- WHAT IS EXPECTED -
Only the lines from the one holding "[...shoot.leaves, ...backLeafRows(shoot, number)]" through the one holding "cad_parts[node].hide_render = cad_parts[node].hide_viewport" are to be retyped, exactly as they appear, with both boundary lines included.

- Entries with model source code -

--------

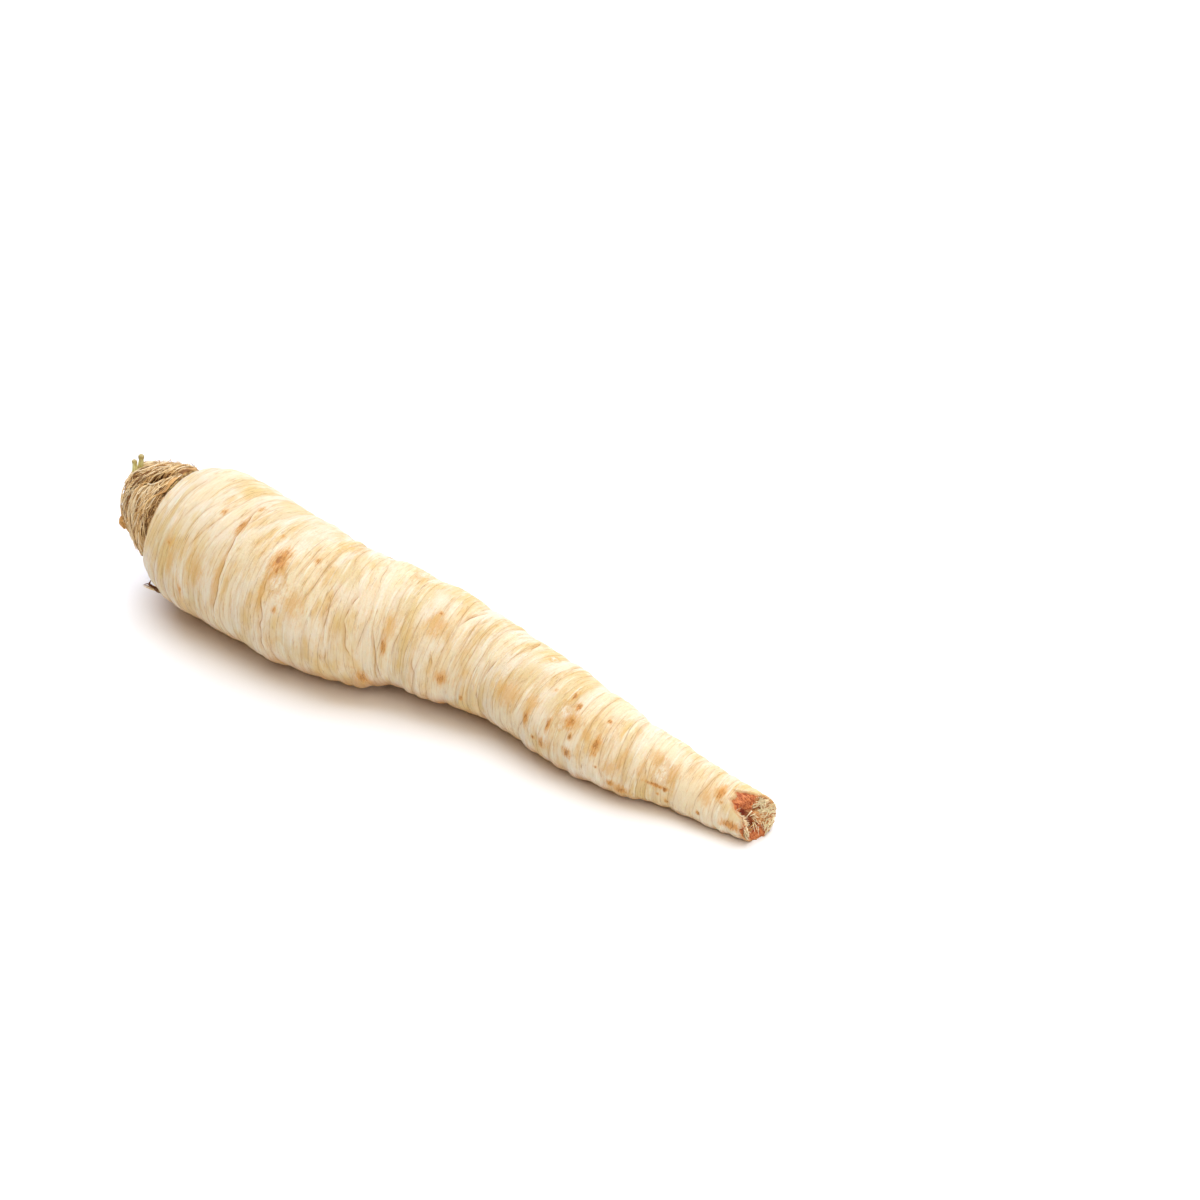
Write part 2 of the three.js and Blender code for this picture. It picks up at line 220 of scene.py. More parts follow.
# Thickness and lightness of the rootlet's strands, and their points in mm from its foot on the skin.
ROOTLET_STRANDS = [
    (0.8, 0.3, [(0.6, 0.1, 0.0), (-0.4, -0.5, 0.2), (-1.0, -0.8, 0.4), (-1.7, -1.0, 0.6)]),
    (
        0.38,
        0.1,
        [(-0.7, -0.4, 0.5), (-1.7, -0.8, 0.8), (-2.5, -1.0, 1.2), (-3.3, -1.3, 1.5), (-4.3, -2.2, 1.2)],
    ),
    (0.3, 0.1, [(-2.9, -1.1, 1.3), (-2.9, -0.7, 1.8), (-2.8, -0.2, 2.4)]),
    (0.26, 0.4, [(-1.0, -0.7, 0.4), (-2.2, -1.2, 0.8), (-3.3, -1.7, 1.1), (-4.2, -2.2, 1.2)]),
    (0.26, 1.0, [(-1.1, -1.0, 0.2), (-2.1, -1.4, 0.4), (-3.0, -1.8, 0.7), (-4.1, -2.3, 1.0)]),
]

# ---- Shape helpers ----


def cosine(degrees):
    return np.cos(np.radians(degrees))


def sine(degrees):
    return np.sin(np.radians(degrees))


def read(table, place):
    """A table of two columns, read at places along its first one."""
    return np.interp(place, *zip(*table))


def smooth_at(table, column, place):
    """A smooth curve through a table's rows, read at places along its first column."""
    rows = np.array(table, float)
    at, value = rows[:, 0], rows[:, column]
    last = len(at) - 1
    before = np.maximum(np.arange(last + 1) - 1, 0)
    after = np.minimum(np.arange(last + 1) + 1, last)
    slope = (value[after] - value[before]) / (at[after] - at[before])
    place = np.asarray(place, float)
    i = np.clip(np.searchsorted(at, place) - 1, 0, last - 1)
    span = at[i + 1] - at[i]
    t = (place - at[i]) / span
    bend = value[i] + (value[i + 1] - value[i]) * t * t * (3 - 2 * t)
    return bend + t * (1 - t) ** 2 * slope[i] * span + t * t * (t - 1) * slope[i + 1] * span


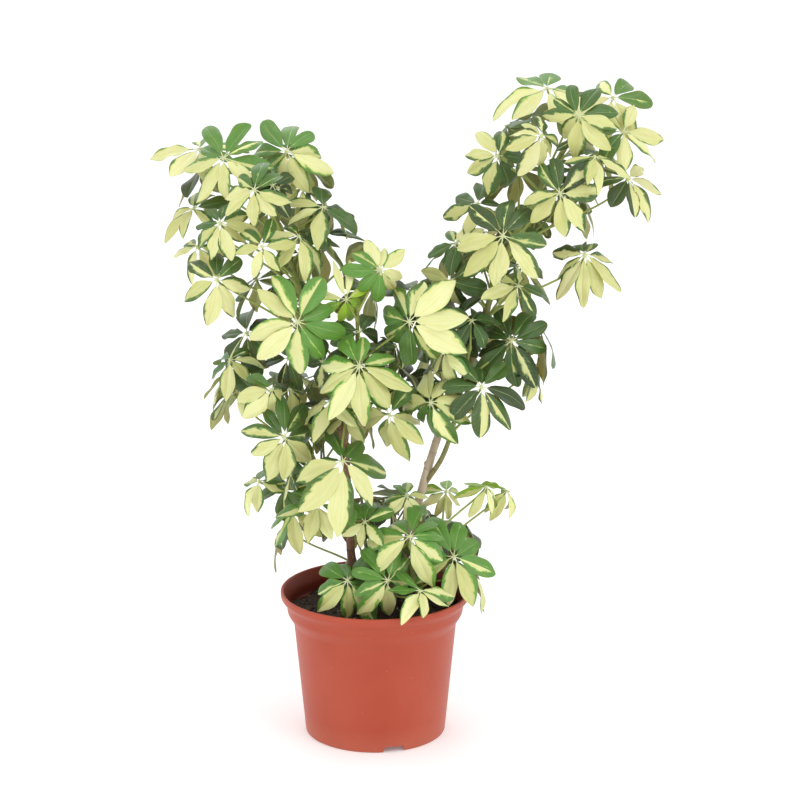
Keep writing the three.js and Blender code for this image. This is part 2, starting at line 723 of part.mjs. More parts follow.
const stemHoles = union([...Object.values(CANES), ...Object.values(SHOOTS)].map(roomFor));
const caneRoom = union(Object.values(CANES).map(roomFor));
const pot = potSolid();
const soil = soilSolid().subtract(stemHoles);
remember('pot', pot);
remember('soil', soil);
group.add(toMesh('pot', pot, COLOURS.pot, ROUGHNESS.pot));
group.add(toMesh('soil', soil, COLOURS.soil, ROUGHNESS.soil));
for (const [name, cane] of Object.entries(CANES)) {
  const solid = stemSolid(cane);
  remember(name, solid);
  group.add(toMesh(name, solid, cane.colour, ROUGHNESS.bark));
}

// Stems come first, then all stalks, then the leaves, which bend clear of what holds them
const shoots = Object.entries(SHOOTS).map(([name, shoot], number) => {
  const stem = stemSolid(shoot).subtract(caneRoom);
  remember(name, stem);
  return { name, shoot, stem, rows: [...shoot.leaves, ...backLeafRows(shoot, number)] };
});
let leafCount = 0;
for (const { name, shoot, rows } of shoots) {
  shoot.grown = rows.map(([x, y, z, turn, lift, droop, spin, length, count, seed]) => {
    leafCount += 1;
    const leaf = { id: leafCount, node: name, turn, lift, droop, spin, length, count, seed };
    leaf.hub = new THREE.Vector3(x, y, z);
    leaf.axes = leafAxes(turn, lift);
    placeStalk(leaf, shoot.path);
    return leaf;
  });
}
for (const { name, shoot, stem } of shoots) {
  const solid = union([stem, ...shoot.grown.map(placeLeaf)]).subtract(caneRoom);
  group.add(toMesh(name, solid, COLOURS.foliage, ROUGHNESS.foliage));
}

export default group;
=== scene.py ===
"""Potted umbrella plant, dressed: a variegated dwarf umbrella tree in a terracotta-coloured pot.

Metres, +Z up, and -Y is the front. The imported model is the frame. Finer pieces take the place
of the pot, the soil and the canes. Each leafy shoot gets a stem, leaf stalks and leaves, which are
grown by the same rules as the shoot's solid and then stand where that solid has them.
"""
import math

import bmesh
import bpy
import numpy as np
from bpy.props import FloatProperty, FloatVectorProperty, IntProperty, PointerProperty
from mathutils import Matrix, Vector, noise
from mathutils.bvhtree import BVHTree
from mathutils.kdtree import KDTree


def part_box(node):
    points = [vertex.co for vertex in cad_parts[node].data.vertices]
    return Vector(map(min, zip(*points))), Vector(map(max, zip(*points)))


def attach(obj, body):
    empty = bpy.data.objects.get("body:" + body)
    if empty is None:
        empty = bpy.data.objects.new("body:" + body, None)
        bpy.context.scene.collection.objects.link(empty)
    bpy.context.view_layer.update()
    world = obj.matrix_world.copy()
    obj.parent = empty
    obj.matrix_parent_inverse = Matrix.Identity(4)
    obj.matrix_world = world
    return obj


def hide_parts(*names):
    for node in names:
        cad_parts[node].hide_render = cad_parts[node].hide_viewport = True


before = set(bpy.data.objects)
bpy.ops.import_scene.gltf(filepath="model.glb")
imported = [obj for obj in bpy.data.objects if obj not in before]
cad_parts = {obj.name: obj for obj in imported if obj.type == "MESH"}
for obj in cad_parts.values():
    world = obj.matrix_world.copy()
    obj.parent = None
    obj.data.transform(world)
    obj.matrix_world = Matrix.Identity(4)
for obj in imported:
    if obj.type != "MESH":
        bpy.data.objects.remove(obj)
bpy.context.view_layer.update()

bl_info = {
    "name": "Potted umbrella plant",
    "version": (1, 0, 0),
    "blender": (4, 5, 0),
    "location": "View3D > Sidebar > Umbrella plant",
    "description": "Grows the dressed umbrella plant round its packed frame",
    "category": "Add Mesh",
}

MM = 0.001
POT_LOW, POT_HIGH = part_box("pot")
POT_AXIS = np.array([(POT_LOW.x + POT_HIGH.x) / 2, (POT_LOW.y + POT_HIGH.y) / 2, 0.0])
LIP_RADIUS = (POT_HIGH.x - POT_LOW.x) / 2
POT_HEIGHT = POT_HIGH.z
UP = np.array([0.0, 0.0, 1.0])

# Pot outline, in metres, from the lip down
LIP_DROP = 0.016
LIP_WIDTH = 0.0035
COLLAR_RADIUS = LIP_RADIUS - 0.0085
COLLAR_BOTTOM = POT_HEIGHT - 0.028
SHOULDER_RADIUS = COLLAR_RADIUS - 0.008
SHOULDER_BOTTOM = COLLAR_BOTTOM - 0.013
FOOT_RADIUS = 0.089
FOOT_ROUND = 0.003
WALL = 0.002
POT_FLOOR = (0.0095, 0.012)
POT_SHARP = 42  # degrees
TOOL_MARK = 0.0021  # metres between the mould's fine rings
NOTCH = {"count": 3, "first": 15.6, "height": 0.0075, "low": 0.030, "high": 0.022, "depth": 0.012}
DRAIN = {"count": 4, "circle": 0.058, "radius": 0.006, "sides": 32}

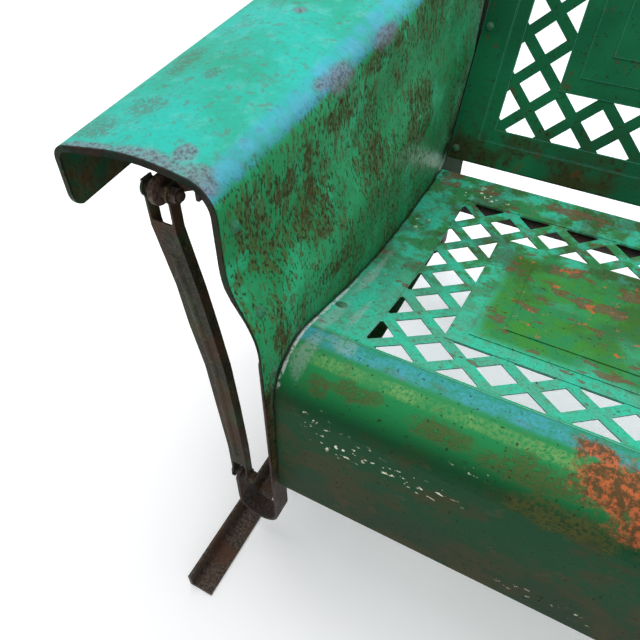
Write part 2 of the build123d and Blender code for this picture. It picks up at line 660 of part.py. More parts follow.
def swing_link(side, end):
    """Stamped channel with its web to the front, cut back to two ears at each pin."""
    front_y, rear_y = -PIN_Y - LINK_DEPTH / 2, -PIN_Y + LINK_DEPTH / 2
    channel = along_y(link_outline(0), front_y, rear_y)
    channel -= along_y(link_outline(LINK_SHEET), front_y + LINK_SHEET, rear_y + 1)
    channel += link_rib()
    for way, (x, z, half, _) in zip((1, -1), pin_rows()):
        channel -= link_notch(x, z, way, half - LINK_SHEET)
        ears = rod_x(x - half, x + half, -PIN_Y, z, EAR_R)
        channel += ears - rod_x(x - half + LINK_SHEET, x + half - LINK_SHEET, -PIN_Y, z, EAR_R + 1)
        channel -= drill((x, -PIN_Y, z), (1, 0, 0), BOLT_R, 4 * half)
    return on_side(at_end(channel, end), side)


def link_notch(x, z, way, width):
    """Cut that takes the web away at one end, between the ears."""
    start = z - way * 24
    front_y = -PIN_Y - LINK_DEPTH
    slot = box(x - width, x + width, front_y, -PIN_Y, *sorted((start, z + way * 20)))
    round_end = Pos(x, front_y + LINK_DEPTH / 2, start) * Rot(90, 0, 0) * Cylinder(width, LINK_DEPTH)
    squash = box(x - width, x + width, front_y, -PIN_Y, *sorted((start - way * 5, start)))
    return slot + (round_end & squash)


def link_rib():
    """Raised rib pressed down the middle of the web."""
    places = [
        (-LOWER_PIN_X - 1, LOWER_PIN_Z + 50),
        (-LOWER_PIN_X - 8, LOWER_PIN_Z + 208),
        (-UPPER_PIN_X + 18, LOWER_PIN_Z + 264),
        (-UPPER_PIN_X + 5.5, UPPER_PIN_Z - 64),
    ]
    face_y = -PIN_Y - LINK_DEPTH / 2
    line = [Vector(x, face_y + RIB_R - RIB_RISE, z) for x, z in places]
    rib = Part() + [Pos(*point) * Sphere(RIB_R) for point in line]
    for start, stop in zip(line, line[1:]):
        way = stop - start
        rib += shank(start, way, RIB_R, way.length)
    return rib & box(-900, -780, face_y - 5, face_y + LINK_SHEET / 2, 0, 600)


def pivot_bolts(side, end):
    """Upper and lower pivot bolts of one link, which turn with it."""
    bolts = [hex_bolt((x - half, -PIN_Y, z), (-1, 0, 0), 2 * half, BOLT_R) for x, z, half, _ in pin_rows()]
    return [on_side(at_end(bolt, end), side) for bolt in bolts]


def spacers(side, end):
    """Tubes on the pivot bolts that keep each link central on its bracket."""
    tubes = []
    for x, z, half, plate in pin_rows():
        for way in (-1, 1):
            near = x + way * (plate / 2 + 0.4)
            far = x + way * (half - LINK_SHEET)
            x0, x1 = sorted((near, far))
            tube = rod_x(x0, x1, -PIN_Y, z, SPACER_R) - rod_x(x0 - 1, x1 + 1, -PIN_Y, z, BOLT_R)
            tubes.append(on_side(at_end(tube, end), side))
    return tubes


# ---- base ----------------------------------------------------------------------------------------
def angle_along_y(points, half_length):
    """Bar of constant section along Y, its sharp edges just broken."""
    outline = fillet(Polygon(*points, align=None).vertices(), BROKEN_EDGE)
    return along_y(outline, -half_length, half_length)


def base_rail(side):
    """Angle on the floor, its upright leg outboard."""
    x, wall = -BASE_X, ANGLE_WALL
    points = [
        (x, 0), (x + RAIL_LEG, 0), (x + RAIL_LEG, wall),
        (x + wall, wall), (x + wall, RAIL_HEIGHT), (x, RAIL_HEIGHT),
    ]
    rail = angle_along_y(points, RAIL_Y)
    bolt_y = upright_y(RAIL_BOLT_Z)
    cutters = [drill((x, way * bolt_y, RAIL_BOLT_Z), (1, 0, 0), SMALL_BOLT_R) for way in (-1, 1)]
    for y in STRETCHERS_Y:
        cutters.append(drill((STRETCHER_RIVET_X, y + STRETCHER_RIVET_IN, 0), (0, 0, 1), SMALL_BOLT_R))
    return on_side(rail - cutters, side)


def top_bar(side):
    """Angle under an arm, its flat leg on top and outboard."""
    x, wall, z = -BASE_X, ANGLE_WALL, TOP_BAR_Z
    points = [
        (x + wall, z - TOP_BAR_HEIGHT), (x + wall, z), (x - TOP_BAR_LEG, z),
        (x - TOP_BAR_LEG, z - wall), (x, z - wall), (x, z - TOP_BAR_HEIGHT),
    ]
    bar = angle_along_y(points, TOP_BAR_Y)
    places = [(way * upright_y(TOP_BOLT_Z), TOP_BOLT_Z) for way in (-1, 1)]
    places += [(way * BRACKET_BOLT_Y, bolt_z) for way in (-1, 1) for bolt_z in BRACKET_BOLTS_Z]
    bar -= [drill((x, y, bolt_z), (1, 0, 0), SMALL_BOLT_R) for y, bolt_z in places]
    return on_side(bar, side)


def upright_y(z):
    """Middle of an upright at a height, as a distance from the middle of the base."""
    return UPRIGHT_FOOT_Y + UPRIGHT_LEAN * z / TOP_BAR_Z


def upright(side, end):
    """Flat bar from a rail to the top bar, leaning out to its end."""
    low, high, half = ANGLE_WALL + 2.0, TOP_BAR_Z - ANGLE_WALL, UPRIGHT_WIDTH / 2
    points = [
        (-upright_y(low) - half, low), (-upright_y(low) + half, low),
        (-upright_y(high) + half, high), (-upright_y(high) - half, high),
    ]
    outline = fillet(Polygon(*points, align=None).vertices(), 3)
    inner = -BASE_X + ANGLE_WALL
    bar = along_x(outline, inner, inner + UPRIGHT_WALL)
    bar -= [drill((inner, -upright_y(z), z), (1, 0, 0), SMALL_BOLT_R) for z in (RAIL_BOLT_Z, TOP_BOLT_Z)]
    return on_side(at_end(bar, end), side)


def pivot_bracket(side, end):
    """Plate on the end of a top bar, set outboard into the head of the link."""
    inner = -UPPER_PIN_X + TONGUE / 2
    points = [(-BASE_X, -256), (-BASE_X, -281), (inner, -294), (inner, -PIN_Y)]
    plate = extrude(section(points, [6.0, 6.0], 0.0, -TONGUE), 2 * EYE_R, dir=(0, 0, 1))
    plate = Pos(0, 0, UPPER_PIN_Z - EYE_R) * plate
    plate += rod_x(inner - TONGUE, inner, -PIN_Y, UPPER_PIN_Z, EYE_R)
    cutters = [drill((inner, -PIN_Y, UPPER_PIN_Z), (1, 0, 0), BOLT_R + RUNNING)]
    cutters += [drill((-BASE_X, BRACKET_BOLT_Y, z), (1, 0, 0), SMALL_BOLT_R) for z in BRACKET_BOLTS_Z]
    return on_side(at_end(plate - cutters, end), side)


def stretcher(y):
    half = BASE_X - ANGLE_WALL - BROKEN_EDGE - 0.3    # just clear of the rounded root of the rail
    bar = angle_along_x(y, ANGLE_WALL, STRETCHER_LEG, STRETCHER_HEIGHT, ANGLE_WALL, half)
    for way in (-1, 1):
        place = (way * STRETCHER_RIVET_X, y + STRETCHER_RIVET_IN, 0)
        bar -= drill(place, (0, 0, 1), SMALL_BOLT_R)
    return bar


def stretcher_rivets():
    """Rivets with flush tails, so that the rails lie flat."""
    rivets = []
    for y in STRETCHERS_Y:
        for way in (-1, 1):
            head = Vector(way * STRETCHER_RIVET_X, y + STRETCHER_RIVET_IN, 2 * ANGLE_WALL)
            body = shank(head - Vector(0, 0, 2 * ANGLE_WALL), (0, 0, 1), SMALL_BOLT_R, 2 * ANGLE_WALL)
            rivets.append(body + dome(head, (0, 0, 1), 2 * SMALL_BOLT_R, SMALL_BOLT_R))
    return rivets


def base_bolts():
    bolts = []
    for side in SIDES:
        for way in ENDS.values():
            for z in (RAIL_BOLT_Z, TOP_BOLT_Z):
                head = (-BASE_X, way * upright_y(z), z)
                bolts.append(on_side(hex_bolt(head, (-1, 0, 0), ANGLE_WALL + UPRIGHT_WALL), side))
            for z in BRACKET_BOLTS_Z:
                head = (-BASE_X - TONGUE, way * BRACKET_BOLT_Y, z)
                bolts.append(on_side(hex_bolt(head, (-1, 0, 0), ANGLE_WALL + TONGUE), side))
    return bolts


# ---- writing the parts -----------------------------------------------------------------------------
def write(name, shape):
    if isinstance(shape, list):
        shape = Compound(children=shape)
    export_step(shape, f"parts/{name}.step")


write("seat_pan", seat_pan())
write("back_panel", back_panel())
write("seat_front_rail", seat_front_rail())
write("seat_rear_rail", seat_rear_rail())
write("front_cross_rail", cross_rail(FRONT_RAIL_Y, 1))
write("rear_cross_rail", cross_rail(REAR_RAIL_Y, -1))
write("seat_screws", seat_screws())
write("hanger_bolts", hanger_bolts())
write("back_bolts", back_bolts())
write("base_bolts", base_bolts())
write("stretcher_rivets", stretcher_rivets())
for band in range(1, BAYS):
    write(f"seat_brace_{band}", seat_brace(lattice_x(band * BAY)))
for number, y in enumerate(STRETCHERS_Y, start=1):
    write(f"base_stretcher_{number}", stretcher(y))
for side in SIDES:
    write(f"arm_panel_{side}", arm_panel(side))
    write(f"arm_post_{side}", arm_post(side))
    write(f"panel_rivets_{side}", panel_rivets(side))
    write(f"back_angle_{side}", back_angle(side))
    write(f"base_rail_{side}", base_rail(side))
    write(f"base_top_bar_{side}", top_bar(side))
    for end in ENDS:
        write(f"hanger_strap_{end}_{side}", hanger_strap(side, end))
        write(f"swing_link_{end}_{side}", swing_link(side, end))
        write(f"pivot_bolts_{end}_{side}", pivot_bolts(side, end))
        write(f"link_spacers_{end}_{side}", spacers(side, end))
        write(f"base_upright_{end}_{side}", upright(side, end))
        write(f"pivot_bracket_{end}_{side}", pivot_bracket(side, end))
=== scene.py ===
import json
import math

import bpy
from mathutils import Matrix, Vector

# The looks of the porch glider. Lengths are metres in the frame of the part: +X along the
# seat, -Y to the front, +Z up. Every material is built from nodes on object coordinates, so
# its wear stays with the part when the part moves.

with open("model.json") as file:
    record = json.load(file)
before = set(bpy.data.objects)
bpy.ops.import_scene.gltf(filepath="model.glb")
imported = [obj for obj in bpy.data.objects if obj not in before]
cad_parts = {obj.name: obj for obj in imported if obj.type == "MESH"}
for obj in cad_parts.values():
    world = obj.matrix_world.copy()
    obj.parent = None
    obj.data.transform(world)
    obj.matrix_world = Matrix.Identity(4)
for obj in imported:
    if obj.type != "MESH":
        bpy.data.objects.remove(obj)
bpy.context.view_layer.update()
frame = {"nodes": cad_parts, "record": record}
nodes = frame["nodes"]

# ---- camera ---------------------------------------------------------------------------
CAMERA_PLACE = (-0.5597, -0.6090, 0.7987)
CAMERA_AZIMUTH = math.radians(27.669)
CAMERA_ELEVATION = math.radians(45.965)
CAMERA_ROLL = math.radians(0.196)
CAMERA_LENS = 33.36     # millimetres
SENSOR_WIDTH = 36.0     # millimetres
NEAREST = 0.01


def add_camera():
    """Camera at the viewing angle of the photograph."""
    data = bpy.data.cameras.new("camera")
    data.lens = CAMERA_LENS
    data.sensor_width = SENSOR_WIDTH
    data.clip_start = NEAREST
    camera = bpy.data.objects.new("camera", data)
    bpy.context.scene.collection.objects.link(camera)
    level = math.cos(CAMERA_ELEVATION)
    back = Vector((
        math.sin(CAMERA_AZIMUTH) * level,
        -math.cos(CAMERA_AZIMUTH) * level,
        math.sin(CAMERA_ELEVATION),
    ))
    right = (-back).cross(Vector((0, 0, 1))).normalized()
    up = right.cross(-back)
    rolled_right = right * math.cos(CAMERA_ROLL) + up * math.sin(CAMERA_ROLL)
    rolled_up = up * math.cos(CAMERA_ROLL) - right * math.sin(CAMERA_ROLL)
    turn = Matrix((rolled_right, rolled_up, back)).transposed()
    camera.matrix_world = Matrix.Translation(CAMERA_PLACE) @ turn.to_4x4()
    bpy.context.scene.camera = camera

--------

- PROBLEM SOLUTION -
  return { name, shoot, stem, rows: [...shoot.leaves, ...backLeafRows(shoot, number)] };
});
let leafCount = 0;
for (const { name, shoot, rows } of shoots) {
  shoot.grown = rows.map(([x, y, z, turn, lift, droop, spin, length, count, seed]) => {
    leafCount += 1;
    const leaf = { id: leafCount, node: name, turn, lift, droop, spin, length, count, seed };
    leaf.hub = new THREE.Vector3(x, y, z);
    leaf.axes = leafAxes(turn, lift);
    placeStalk(leaf, shoot.path);
    return leaf;
  });
}
for (const { name, shoot, stem } of shoots) {
  const solid = union([stem, ...shoot.grown.map(placeLeaf)]).subtract(caneRoom);
  group.add(toMesh(name, solid, COLOURS.foliage, ROUGHNESS.foliage));
}

export default group;
=== scene.py ===
"""Potted umbrella plant, dressed: a variegated dwarf umbrella tree in a terracotta-coloured pot.

Metres, +Z up, and -Y is the front. The imported model is the frame. Finer pieces take the place
of the pot, the soil and the canes. Each leafy shoot gets a stem, leaf stalks and leaves, which are
grown by the same rules as the shoot's solid and then stand where that solid has them.
"""
import math

import bmesh
import bpy
import numpy as np
from bpy.props import FloatProperty, FloatVectorProperty, IntProperty, PointerProperty
from mathutils import Matrix, Vector, noise
from mathutils.bvhtree import BVHTree
from mathutils.kdtree import KDTree


def part_box(node):
    points = [vertex.co for vertex in cad_parts[node].data.vertices]
    return Vector(map(min, zip(*points))), Vector(map(max, zip(*points)))


def attach(obj, body):
    empty = bpy.data.objects.get("body:" + body)
    if empty is None:
        empty = bpy.data.objects.new("body:" + body, None)
        bpy.context.scene.collection.objects.link(empty)
    bpy.context.view_layer.update()
    world = obj.matrix_world.copy()
    obj.parent = empty
    obj.matrix_parent_inverse = Matrix.Identity(4)
    obj.matrix_world = world
    return obj


def hide_parts(*names):
    for node in names:
        cad_parts[node].hide_render = cad_parts[node].hide_viewport = True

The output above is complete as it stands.